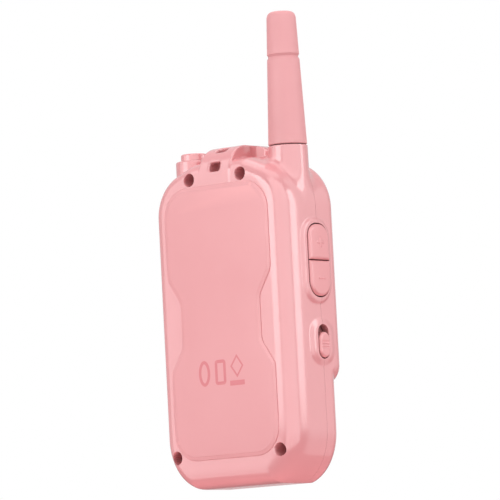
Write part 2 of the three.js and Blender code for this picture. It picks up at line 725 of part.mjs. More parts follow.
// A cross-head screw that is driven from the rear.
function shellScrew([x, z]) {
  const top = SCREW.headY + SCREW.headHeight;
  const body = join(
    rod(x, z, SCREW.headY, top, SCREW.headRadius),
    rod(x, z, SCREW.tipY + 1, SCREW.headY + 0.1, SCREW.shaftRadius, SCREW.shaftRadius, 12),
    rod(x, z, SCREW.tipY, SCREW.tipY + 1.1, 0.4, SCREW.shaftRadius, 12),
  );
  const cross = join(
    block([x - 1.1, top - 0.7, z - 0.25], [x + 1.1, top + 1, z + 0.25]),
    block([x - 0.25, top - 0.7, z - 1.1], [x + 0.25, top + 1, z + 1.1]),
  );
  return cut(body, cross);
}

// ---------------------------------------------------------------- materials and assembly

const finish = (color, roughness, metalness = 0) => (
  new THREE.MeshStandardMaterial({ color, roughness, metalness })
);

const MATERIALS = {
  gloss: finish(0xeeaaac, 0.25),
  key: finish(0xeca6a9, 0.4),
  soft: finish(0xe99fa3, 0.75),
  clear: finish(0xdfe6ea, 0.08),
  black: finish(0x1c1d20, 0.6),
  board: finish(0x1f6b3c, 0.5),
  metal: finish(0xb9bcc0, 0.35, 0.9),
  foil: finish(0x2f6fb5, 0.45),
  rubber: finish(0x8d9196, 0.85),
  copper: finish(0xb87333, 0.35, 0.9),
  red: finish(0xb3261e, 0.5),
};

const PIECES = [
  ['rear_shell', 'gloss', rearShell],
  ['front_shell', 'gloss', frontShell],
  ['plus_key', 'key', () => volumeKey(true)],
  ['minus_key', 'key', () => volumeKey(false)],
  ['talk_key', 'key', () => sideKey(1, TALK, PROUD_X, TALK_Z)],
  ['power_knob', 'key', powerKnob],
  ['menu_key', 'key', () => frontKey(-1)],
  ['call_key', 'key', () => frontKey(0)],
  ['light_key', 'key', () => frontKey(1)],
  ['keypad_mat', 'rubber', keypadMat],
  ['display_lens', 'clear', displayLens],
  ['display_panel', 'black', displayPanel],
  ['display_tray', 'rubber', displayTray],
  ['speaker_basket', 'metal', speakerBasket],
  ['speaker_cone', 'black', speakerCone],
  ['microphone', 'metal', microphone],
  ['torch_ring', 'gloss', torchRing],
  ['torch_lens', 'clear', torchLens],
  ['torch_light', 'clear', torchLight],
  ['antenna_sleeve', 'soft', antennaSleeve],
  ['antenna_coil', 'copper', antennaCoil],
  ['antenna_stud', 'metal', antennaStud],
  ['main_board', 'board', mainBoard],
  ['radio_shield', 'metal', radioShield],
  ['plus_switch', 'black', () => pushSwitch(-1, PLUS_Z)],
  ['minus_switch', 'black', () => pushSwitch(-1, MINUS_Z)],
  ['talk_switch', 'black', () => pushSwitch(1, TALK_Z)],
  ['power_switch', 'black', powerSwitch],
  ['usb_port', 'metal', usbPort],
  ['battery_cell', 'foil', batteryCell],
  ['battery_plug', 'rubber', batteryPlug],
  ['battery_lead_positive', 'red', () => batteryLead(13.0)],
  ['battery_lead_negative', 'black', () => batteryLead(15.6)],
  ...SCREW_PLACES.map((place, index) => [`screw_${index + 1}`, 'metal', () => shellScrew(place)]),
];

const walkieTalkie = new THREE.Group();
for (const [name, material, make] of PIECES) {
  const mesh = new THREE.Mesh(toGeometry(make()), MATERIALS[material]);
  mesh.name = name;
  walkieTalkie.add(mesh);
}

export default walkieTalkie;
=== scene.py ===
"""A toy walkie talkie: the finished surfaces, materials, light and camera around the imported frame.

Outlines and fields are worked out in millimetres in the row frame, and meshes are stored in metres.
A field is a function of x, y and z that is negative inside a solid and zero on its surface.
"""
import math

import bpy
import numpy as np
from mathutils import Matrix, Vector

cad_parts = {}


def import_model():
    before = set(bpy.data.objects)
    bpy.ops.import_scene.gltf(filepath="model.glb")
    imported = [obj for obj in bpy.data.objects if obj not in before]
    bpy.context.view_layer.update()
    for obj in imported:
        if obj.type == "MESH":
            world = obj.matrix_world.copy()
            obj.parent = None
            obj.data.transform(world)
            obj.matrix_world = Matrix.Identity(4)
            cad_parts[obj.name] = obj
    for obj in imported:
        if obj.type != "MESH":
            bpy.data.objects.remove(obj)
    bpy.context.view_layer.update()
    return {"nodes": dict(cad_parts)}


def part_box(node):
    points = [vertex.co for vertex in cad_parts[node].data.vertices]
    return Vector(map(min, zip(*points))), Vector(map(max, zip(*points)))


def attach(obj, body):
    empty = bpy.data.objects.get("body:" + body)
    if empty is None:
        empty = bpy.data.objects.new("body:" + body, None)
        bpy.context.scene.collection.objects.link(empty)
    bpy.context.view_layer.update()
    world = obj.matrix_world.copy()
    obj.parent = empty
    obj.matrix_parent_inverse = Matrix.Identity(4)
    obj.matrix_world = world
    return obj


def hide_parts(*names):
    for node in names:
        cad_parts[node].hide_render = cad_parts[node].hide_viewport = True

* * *

### Stated exercise
Going down the listing above, begin printing at the line with "const walkieTalkie = new THREE.Group();" and finish with the line with "obj.data.transform(world)", exactly as they appear.

### Completed exercise
const walkieTalkie = new THREE.Group();
for (const [name, material, make] of PIECES) {
  const mesh = new THREE.Mesh(toGeometry(make()), MATERIALS[material]);
  mesh.name = name;
  walkieTalkie.add(mesh);
}

export default walkieTalkie;
=== scene.py ===
"""A toy walkie talkie: the finished surfaces, materials, light and camera around the imported frame.

Outlines and fields are worked out in millimetres in the row frame, and meshes are stored in metres.
A field is a function of x, y and z that is negative inside a solid and zero on its surface.
"""
import math

import bpy
import numpy as np
from mathutils import Matrix, Vector

cad_parts = {}


def import_model():
    before = set(bpy.data.objects)
    bpy.ops.import_scene.gltf(filepath="model.glb")
    imported = [obj for obj in bpy.data.objects if obj not in before]
    bpy.context.view_layer.update()
    for obj in imported:
        if obj.type == "MESH":
            world = obj.matrix_world.copy()
            obj.parent = None
            obj.data.transform(world)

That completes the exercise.